#### Exercise description
Copy every line of the data in which the word "part" occurs.

** START **

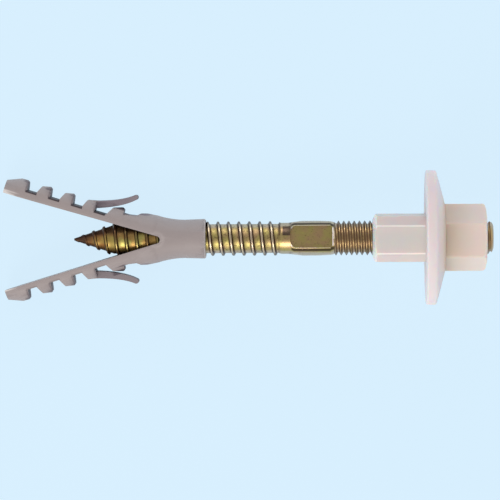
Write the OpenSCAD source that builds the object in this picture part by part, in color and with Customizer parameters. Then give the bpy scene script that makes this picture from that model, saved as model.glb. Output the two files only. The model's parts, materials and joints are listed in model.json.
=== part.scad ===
// Wash basin fixing: an expansion plug, a hanger bolt and a flanged collar nut.
// Each piece is drawn along X, the anchor's axis. X = 0 is the plug's mouth, the nut is
// towards +X and the plug's legs spread in the XY plane. lay() then puts all of it down
// the way it comes to rest, on the rim of the flange and the noses of the two legs.

/* [Hanger bolt] */
// Outer diameter of the machine thread
machine_d = 9.9; // [8:0.05:12]
// Core diameter of the machine thread
machine_root_d = 8.2; // [7:0.05:9]
// Distance from crest to crest of the machine thread
machine_pitch = 1.5; // [1.25:0.05:2]
// Overall length of the bolt, point to end
bolt_len = 120; // [108:1:160]
// How far the bolt's point reaches in past the plug's mouth
screw_in = 37.8; // [30:0.1:46]
// Crest diameter of the wood thread
wood_crest_d = 9.85; // [8.6:0.05:10.1]
// Core diameter of the wood thread
wood_root_d = 8.3; // [7:0.05:8.6]
// Distance from crest to crest of the wood thread
wood_pitch = 3; // [2.4:0.1:4]
// Diameter of the rolled shank beside the wood thread
shank_d = 8.9; // [7.8:0.05:9.2]
// Length of the wood thread with its point
wood_len = 59.4; // [50:0.1:66]
// Length of the tapered point
point_len = 11.5; // [8:0.1:14]
// Length of the plain shank between the wood thread and the spanner flats
shank_len = 2.4; // [1:0.1:6]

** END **

#### Response for this exercise
Write the OpenSCAD source that builds the object in this picture part by part, in color and with Customizer parameters. Then give the bpy scene script that makes this picture from that model, saved as model.glb. Output the two files only. The model's parts, materials and joints are listed in model.json.
=== part.scad ===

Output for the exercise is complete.